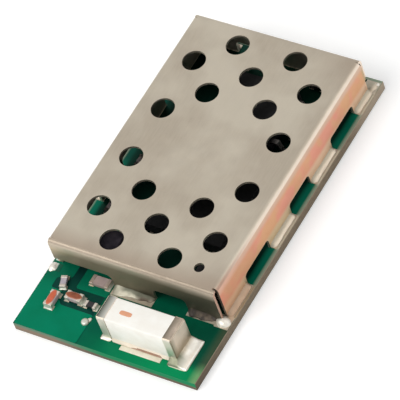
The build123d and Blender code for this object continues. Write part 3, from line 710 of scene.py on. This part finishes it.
def shield_solder():
    """Solder along every foot of the can: smooth on the sides, rougher and duller at the corners."""
    sides = bmesh.new()
    for side, wall, feet in ((1, can_high.x, RIGHT_FEET), (-1, can_low.x, LEFT_FEET)):
        for seed, (start, stop) in enumerate(feet):
            path = straight_path((wall, can_middle_y + start), (wall, can_middle_y + stop), (side, 0))
            bead(sides, path, land_top, *SIDE_FILLET, seed, taper=0.2, rough=0.12, sag=1.5)
    path = straight_path((-MIDDLE_FOOT[0], can_high.y), (-MIDDLE_FOOT[1], can_high.y), (0, 1))
    bead(sides, path, land_top, *BACK_FILLET, seed=21, taper=0.3, rough=0.2)
    finish_piece("foot_solder", sides, "foot_metal", ["shield_solder"])

    front = bmesh.new()
    path = straight_path((MIDDLE_FOOT[0], can_low.y), (MIDDLE_FOOT[1], can_low.y), (0, -1),
                         shares=(1.1, 0.7))
    bead(front, path, land_top, *FRONT_FILLET, seed=12, taper=0.3)
    finish_piece("front_foot_solder", front, "front_solder", ["shield_solder"])

    darkened = bmesh.new()
    start, stop = CORNER_FOOT[0], CORNER_FOOT[1] - CORNER_FOOT_END
    for side, wall, seed in ((1, can_low.y, 14), (-1, can_high.y, 16)):
        path = straight_path((side * start, wall), (side * stop, wall), (0, -side))
        bead(darkened, path, land_top, *CORNER_FILLET, seed, taper=0.3, rough=0.45)
    finish_piece("dull_foot_solder", darkened, "dull_solder", ["shield_solder"])

    for name, slot, heaps in (("corner_solder", "bright_solder", BRIGHT_HEAPS),
                              ("back_corner_solder", "foot_metal", PLAIN_HEAPS)):
        bm = bmesh.new()
        for heap in heaps:
            corner_heap(bm, *heap)
        finish_piece(name, bm, slot, ["shield_solder"])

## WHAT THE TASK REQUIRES
Reproduce the data shown above exactly.

## COMPLETED TASK
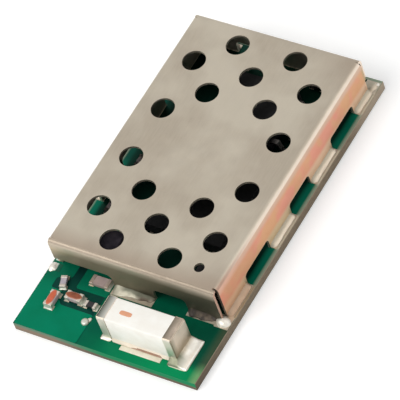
The build123d and Blender code for this object continues. Write part 3, from line 710 of scene.py on. This part finishes it.
def shield_solder():
    """Solder along every foot of the can: smooth on the sides, rougher and duller at the corners."""
    sides = bmesh.new()
    for side, wall, feet in ((1, can_high.x, RIGHT_FEET), (-1, can_low.x, LEFT_FEET)):
        for seed, (start, stop) in enumerate(feet):
            path = straight_path((wall, can_middle_y + start), (wall, can_middle_y + stop), (side, 0))
            bead(sides, path, land_top, *SIDE_FILLET, seed, taper=0.2, rough=0.12, sag=1.5)
    path = straight_path((-MIDDLE_FOOT[0], can_high.y), (-MIDDLE_FOOT[1], can_high.y), (0, 1))
    bead(sides, path, land_top, *BACK_FILLET, seed=21, taper=0.3, rough=0.2)
    finish_piece("foot_solder", sides, "foot_metal", ["shield_solder"])

    front = bmesh.new()
    path = straight_path((MIDDLE_FOOT[0], can_low.y), (MIDDLE_FOOT[1], can_low.y), (0, -1),
                         shares=(1.1, 0.7))
    bead(front, path, land_top, *FRONT_FILLET, seed=12, taper=0.3)
    finish_piece("front_foot_solder", front, "front_solder", ["shield_solder"])

    darkened = bmesh.new()
    start, stop = CORNER_FOOT[0], CORNER_FOOT[1] - CORNER_FOOT_END
    for side, wall, seed in ((1, can_low.y, 14), (-1, can_high.y, 16)):
        path = straight_path((side * start, wall), (side * stop, wall), (0, -side))
        bead(darkened, path, land_top, *CORNER_FILLET, seed, taper=0.3, rough=0.45)
    finish_piece("dull_foot_solder", darkened, "dull_solder", ["shield_solder"])

    for name, slot, heaps in (("corner_solder", "bright_solder", BRIGHT_HEAPS),
                              ("back_corner_solder", "foot_metal", PLAIN_HEAPS)):
        bm = bmesh.new()
        for heap in heaps:
            corner_heap(bm, *heap)
        finish_piece(name, bm, slot, ["shield_solder"])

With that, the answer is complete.